As to be expected though, it is more complicated than I thought. For one, Neno happens to be one of the districts where the water point survey has been done twice. Once in 2004 and again just this year. So I made all sorts of reports and things, and then went to do them again to use the more recent data. But the two sets of data have inconsistencies that I now have to sort out. Water points missing from the second survey that must have just been missed, ones that are supposed to be 5 or 6 years old that were not in the first survey so they were missed earlier. And both sets just say a point is functioning or not functioning, so I have no information about repairable water points.
Plus, the Neno District Assembly already has a list of where they think water points are needed, supposedly assembled from requests from communities in the areas. Some of the requested sites are in enumeration areas where the number of water points is way above 1 per 250, while there are no requests from other areas where there are no water points and lots of people.

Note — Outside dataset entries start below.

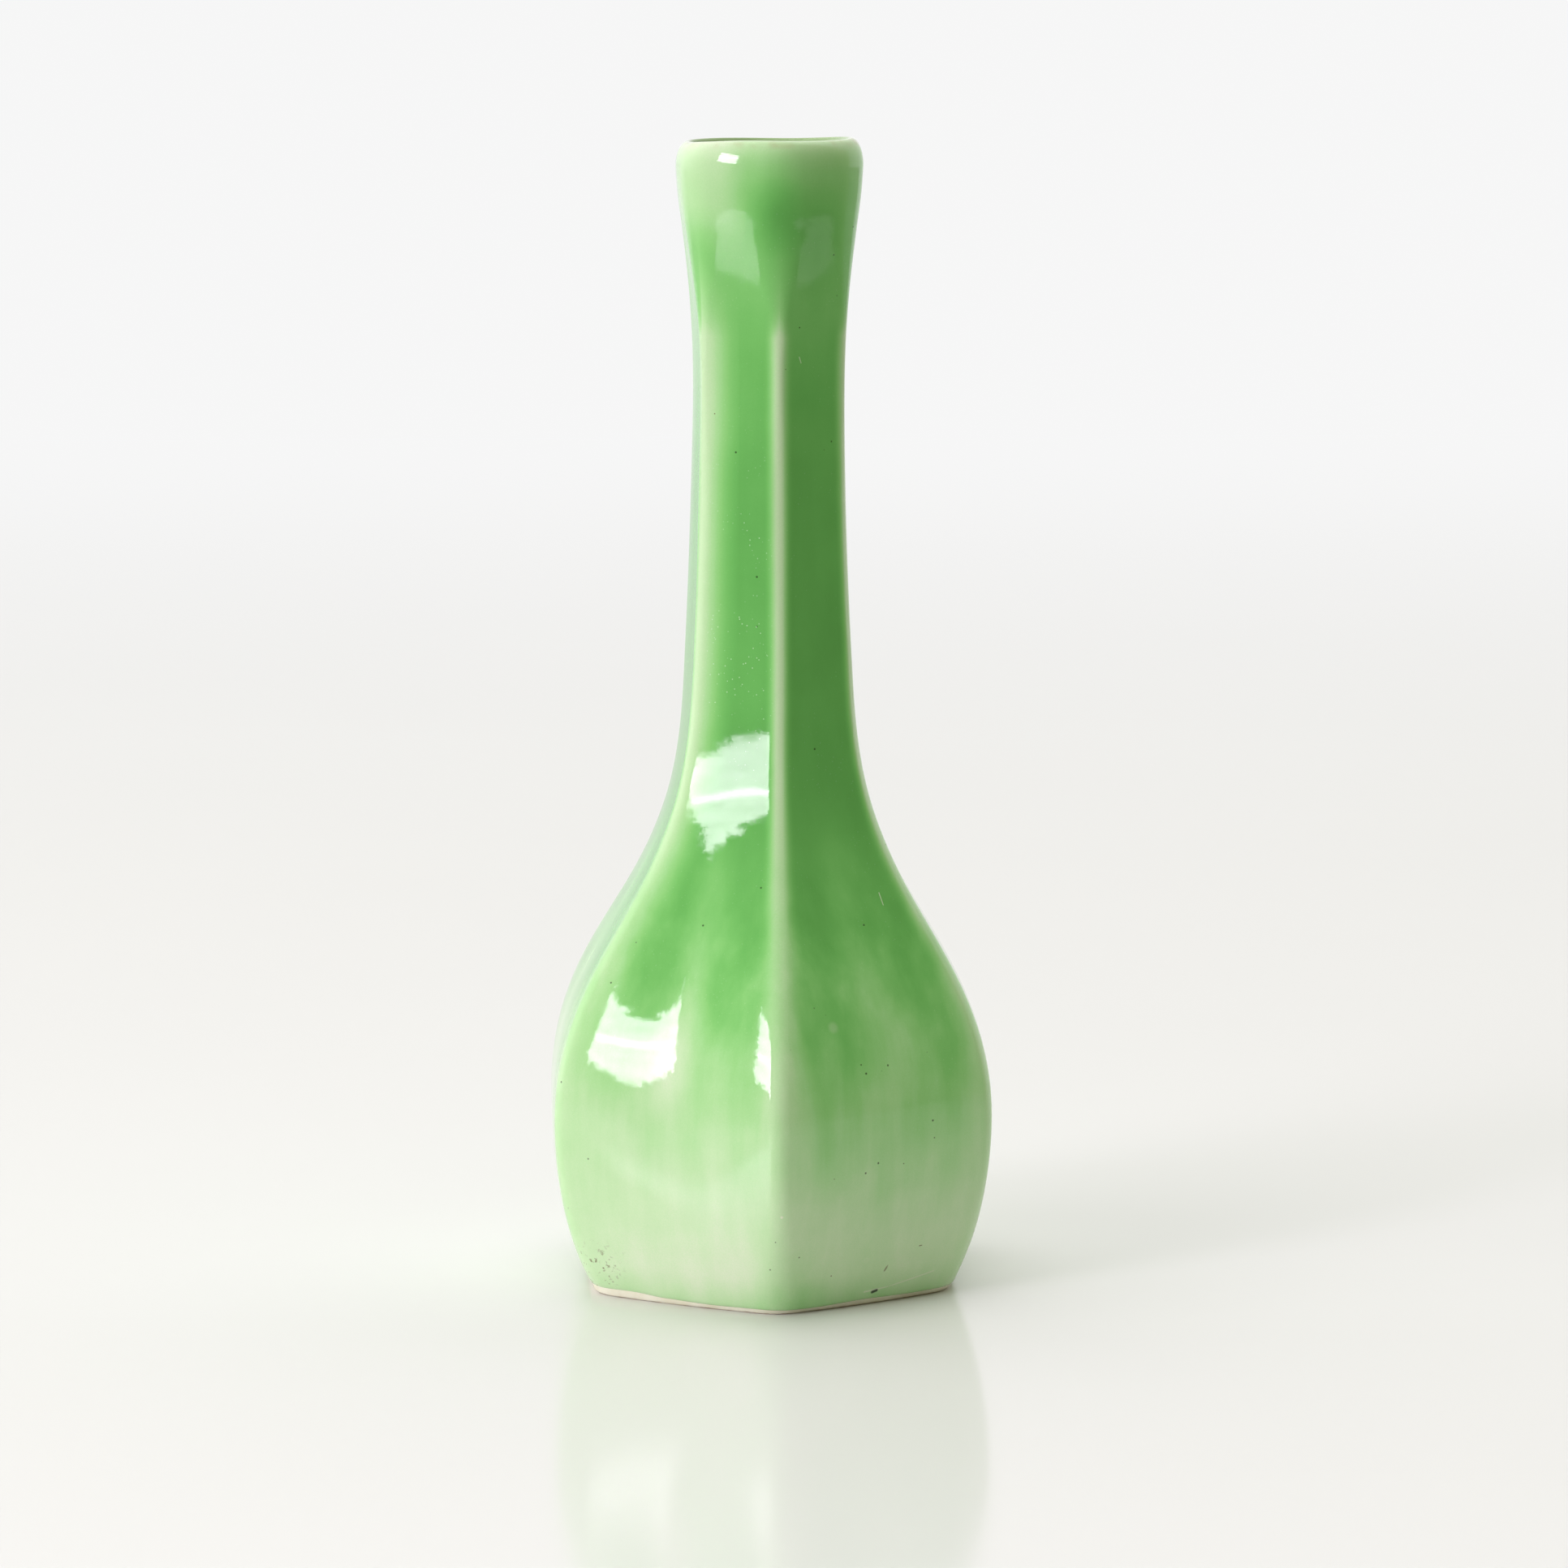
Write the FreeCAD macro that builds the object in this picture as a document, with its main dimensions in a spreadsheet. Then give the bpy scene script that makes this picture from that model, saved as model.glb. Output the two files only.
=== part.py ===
import FreeCAD, Part
import math
import os

import Sketcher

# Six-sided bud vase with a bottle neck, slip-cast in white earthenware and glazed.
# Origin at the centre of the foot, +Z up through the neck, one ridge of the foot on -Y.
#
# A level cut through the vase is a hexagon with bowed faces and rounded ridges. Lofts
# through thirteen such cuts, the stations, make every wall surface: the outside of the
# glaze as listed, and the clay and the cavity by insets from it. The upper stations are
# turned a little, so the ridges wind up the shoulder.

SIDES = 6
STEP = 2 * math.pi / SIDES
LETTERS = "ABCDEF"
# degrees round from the wall at which a rounded end is cut; it stops short of lying flat
ROUNDING = (0, 28, 56, 80)

# station: height, width across the faces, ridge radius, radius of the bowed face,
# turn in degrees, thickness of the clay wall
STATION_SIZES = ("height", "width", "ridge", "bow", "turn", "wall")
STATIONS = {
    "foot": (0, 57.7, 6.6, 140, 0, 3.0),
    "heel": (6, 62.5, 5.8, 170, 0, 3.0),
    "lower_belly": (20, 68.5, 3.6, 330, 0, 3.0),
    "upper_belly": (35, 68.4, 3.4, 330, 0, 3.0),
    "shoulder": (50, 58.2, 3.4, 280, 0.5, 3.0),
    "upper_shoulder": (64, 42.1, 3.3, 200, 1.6, 3.0),
    "neck_root": (78, 30.5, 3.0, 180, 3.0, 3.0),
    "lower_neck": (98, 25.2, 2.6, 400, 4.6, 3.0),
    "middle_neck": (130, 23.0, 2.6, 600, 4.9, 3.0),
    "upper_neck": (152, 23.2, 2.8, 600, 4.9, 2.9),
    "collar": (166, 26.7, 7.4, 300, 4.9, 2.7),
    "flare": (174, 28.9, 9.2, 300, 4.9, 2.4),
    "lip": (180, 29.7, 9.6, 300, 4.9, 2.2),
}

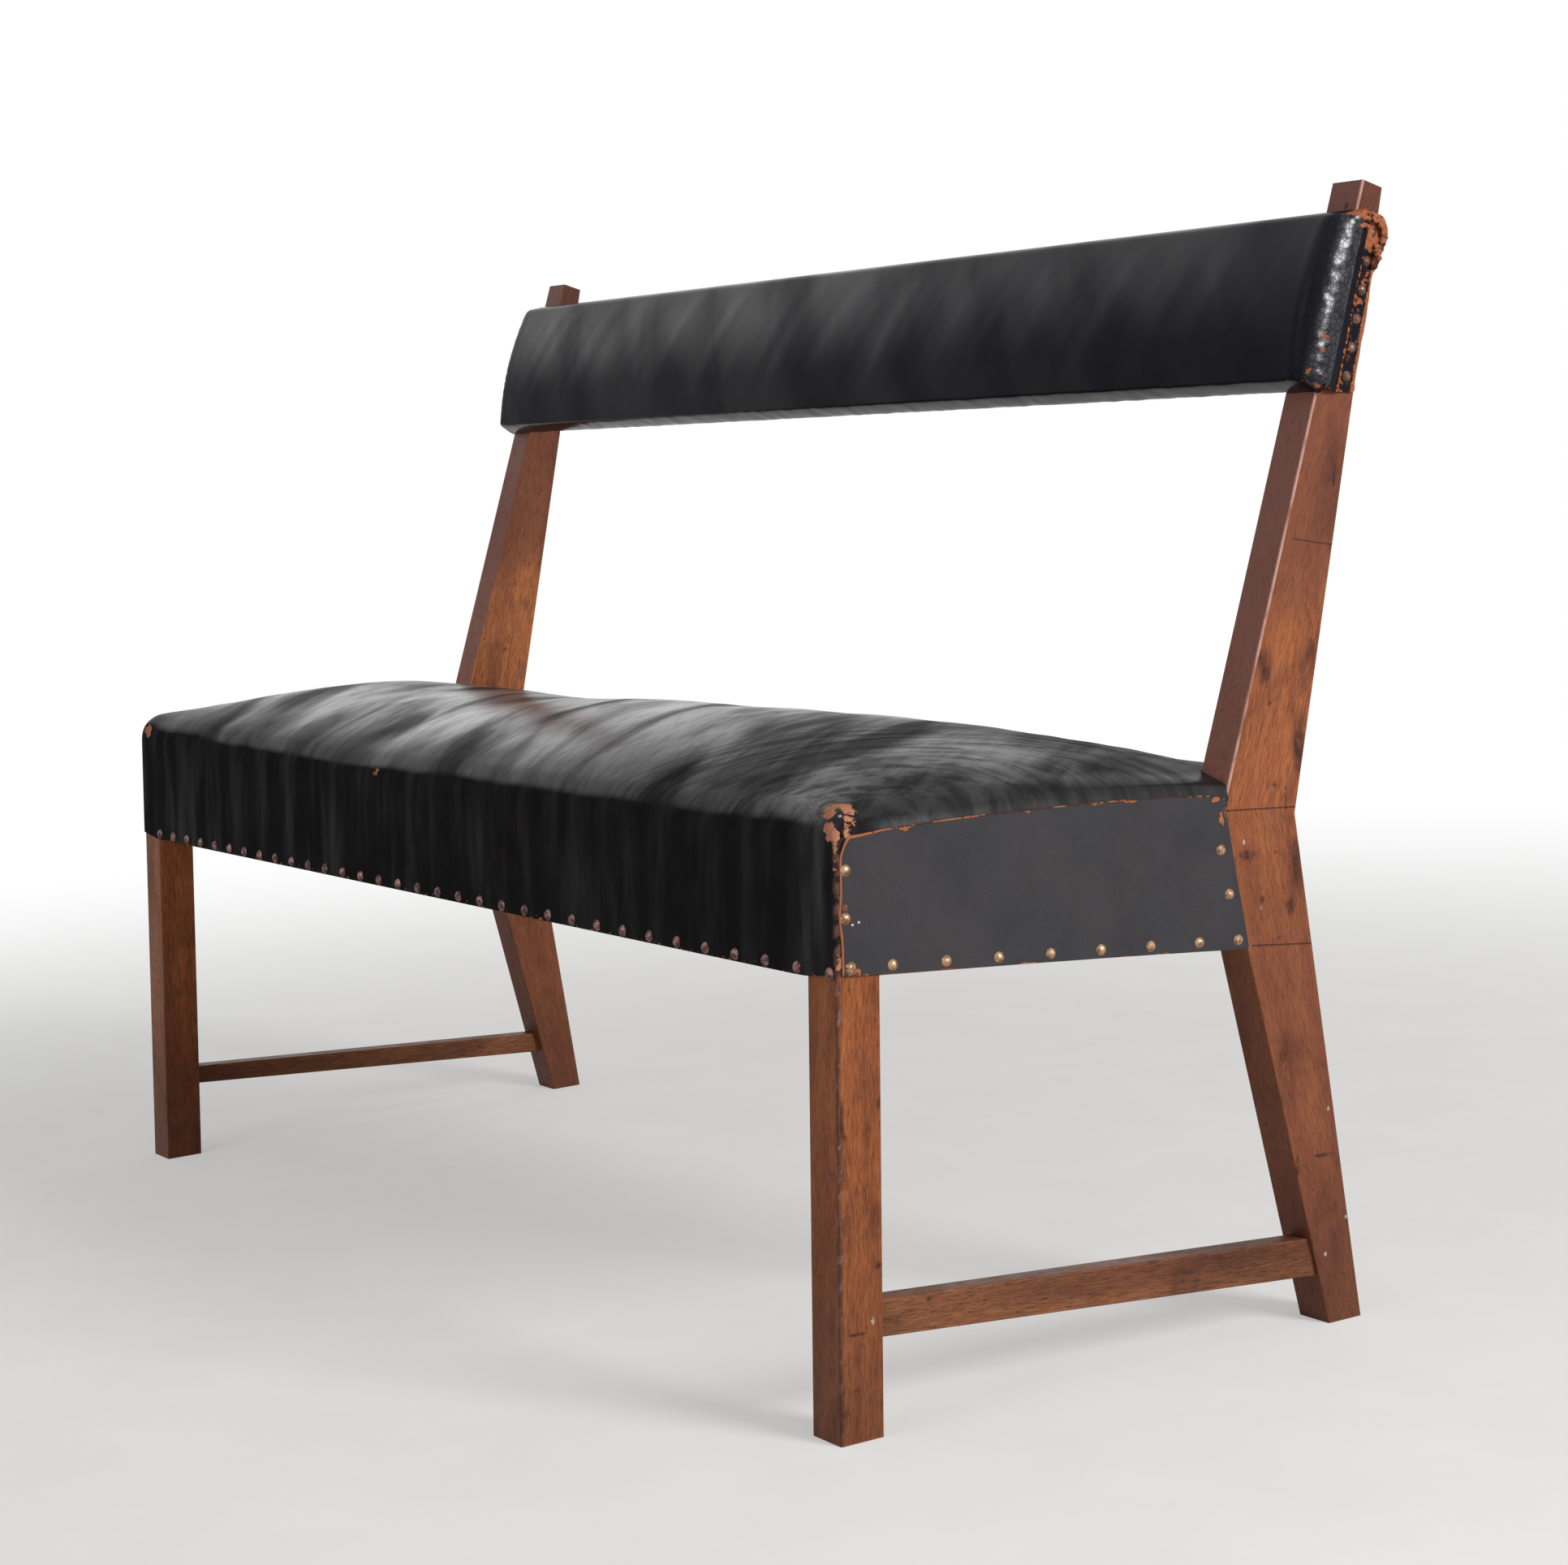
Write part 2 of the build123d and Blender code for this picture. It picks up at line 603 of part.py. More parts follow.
panel_outline = [
    (FOLD, RAIL_FRONT_BOTTOM - 1), (post_front(RAIL_REAR_BOTTOM - 1), RAIL_REAR_BOTTOM - 1),
    (POST_RAIL_FRONT[0] + 4, RAIL_REAR_BOTTOM - 1), (POST_RAIL_FRONT[0] + 4, 480), (0, 480),
    (0, RAIL_TOP), (FOLD, RAIL_TOP),
]
panel_blank = side_slab(panel_outline, END, END + LEATHER) - post_room(0.3) - side_holes
side_panel = panel_blank & end_room
nodes["side_panel_right"] = side_panel
nodes["side_panel_left"] = on_left(side_panel)

side_nails = nail_row(side_nail_points, (1, 0, 0))
nodes["front_nails"] = nail_row(front_nail_points, (0, -1, 0))
nodes["side_nails_right"] = side_nails
nodes["side_nails_left"] = [on_left(n) for n in side_nails]
nodes["rear_nails"] = nail_row(rear_nail_points, (0, 1, 0))

# Back rail
board = pad_box(-BOARD_END, BOARD_END, 0, BOARD, 3.5, 136)
pad_space = pad_form(0)
all_board_screws = board_screws + [on_left(s) for s in board_screws]
nodes["back_board"] = board - Compound(all_board_screws) - back_tack_holes
nodes["back_board_screws"] = all_board_screws
nodes["back_stuffing"] = pad_space - board
end_nails = nail_row(end_nail_points, (1, 0, 0))
nodes["back_cover"] = make_back_cover(pad_space) - end_holes - on_left(end_holes) - back_tack_holes
nodes["back_nails_right"] = end_nails
nodes["back_nails_left"] = [on_left(n) for n in end_nails]
nodes["back_tacks"] = nail_row(
    back_tack_points, PAD_BACKWARD, TACK_HEAD, 1.2, TACK_SHANK, TACK_LENGTH,
)

# The bench leans back onto its feet, with the origin on the floor under its middle.
stance = Pos(0, -MID_DEPTH, 0) * Rot(-LEAN, 0, 0)

os.makedirs("parts", exist_ok=True)
for name, shape in nodes.items():
    solids = shape if isinstance(shape, list) else shape.solids()
    placed = [stance * s for s in solids]
    whole = placed[0] if len(placed) == 1 else Compound(placed)
    export_step(whole, f"parts/{name}.step")
    box = whole.bounding_box()
    print(name, len(placed), "solids from", box.min, "to", box.max)
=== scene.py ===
# %% [markdown]
# # A padded leather bench
# A long bench: a plain oiled wood frame, a crowned seat under one sheet of black leather, matt
# leather panels on the seat's sides, and a padded back rail whose leather is nailed round both
# ends. The wood, the nails and the screws come from the CAD model as they are and only get a
# finish here. The leather, the webbing and the hessian are soft, so they are made anew, in the
# space that their CAD solids hold.

# %% Load the frame
import math

import bpy
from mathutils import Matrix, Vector, noise


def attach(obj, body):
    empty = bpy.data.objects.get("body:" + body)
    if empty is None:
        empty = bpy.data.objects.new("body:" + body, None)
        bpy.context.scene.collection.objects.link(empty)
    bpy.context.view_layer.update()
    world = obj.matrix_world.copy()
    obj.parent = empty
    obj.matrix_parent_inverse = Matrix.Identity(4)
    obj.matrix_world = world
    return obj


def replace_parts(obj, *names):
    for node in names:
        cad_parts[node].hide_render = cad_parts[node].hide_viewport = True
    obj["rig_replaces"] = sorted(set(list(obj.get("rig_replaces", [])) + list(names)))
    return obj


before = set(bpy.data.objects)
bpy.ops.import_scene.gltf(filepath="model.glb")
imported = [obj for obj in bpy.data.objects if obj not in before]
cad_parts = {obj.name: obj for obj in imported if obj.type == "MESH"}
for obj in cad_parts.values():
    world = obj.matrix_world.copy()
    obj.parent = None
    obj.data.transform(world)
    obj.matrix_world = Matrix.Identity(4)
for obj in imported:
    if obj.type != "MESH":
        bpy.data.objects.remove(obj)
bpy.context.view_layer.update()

# %% [markdown]
# ## Two ways to say where a point is
# The bench leans back a little on its four feet. It is easier to place leather on a frame that
# stands square, so points are given as a joiner would measure them, in millimetres: along the
# bench, back from the front legs, and up the legs. `stand` turns such a point into the scene's
# metres. The back rail leans on its posts, so points on it are given as their reach forward
# from the posts and their height up them.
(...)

And there are areas where there are lots of people and no roads, so drilling a borehole is not possible because you can’t get a drill rig in there. And there are areas where there are lots of people and no groundwater. So even if you could drill a borehole there is no groundwater. Which is why there are already existing water points that are not functioning. And probably never did and never will. So an alternative is needed.
So I am again looking out the window. I think what I have written explains what I’m doing, and covers some of the why. It is interesting to me, and it seems to have a lot of potential. I guess I will find out if it is useful. I’ll let you know how things develop. Take care, and be careful of asking a simple question that might get you a 5-page answer.